Brazil, one month from launch of its football extravaganza, wants the world to see keen youngsters inaugurating Sao Paolo’s Corinthians Stadium (which workers are rushing to finish). But instead, the world news shows Brazilian violence, regularly.
Ordinary people are rebelling because hosting the World Cup has inflamed prices and the money spent on the event means money not spent on social considerations.
Millions of tourists will start arriving soon. They’ll see heavily armed security forces. But that sight itself feeds the anger of many less affluent Brazilians.
Opinion polling has shown that 52 percent of the population are happy World Cup’s coming. That is down from 79 percent last November — a 27 percent dive.
UEFA President Michel Platini said: 'The Brazilians really must be told that they’re here to show what’s best about their country, their passion for football, and if they can wait one month before their social explosions it would be good for all of Brazil and for Planet Football.'
The riots started heating up a year ago, as people saw things get more expensive and their purchasing power suffer. The announcement of what the thing was going to cost sparked ignition.

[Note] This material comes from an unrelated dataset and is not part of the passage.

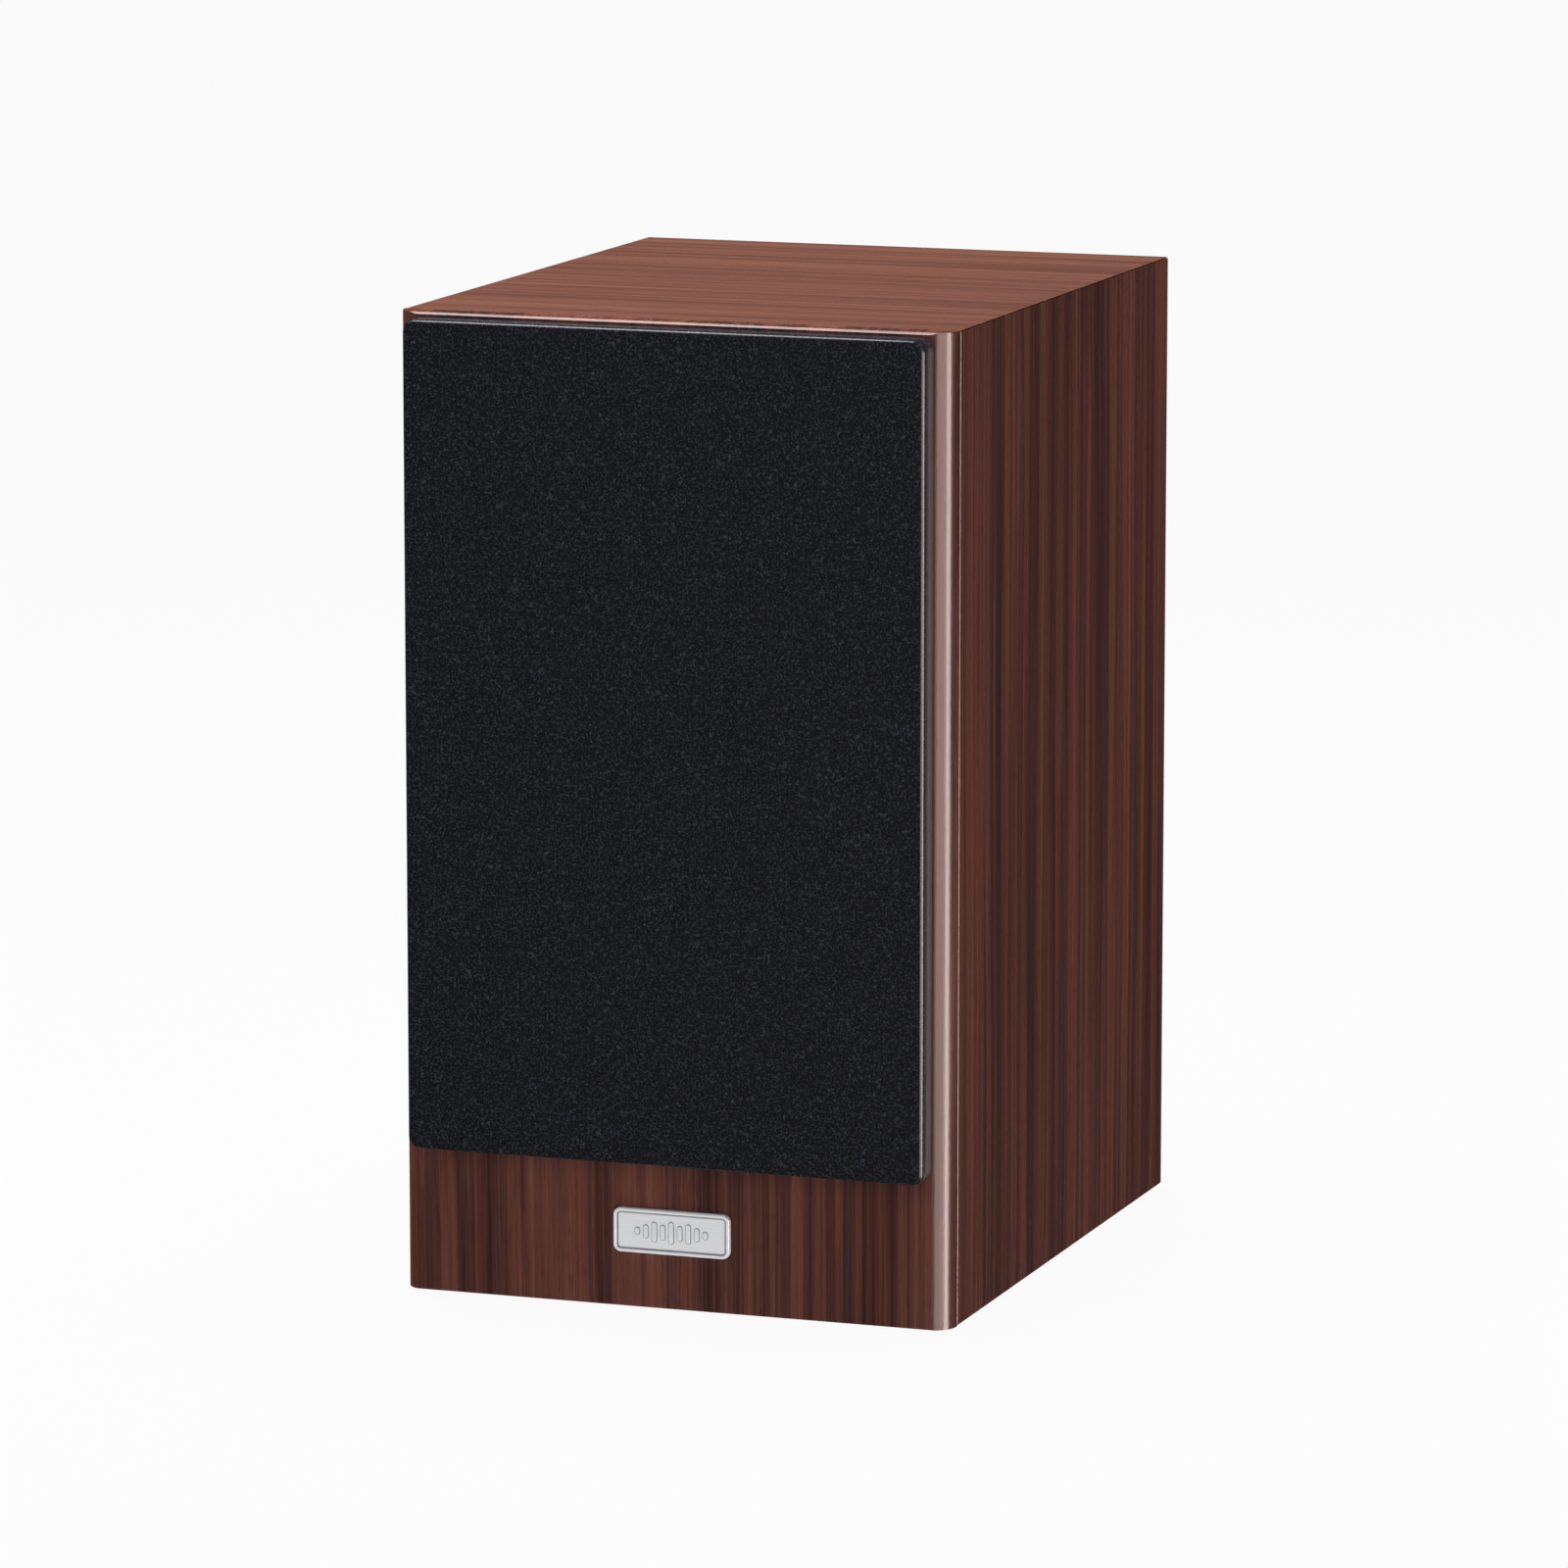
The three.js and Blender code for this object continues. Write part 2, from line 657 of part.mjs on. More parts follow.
// Dust cap: a shallow dome glued to the cone around the neck.
const capBall = (DUST_CAP.radius ** 2 + DUST_CAP.rise ** 2) / (2 * DUST_CAP.rise);
const capRim = coneDepth(DUST_CAP.radius) - GAP - DUST_CAP.lift;
const capEdge = DUST_CAP.radius - DUST_CAP.paper;
function capDepth(radius, ball) {
  return capRim - DUST_CAP.rise + capBall - Math.sqrt(ball ** 2 - radius ** 2);
}
const capRadii = Array.from({ length: 5 }, (_, i) => (DUST_CAP.radius * i) / 4);
add(
  "woofer_dust_cap",
  turned(
    [
      ...capRadii.map((radius) => [radius, capDepth(radius, capBall)]),
      ...[...capRadii].reverse().map((radius) => [
        Math.min(radius, capEdge), capDepth(Math.min(radius, capEdge), capBall - DUST_CAP.paper),
      ]),
    ],
    0,
    WOOFER.centreZ,
    24,
  ),
  MATERIALS.conePaper,
);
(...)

Eleven billion euros, where the national average salary equals around 640 euros and the lowest legally is around 240 per month. The minimum estimate for a family’s basic needs is 1,000 euros.
Inflation, 3.6 percent a few years ago, heated up to 6.5 percent last year. As a high end consumer index, take the iPhone; you’ll pay nearly 900 euros for it in Brazil — not quite double the US price. And Brazilians have to pay some 50 percent more for a car or household appliance than in most other industrialised countries.
Food products — rice, vegetables, chicken — are up 20 to almost 100 percent. Rents have more than doubled.
This is the world’s seventh-largest economy, yet six percent of its people live in shanty towns. This parallel world of the poor, occupied against any regulations, house nearly half the population in big cities, missing infrastructure, rife with drugs and crime.
In the absence of adequate public services, notably for health, education and transport, in urban and rural Brazil, the spending on football feels to many like a social programme to exclude them.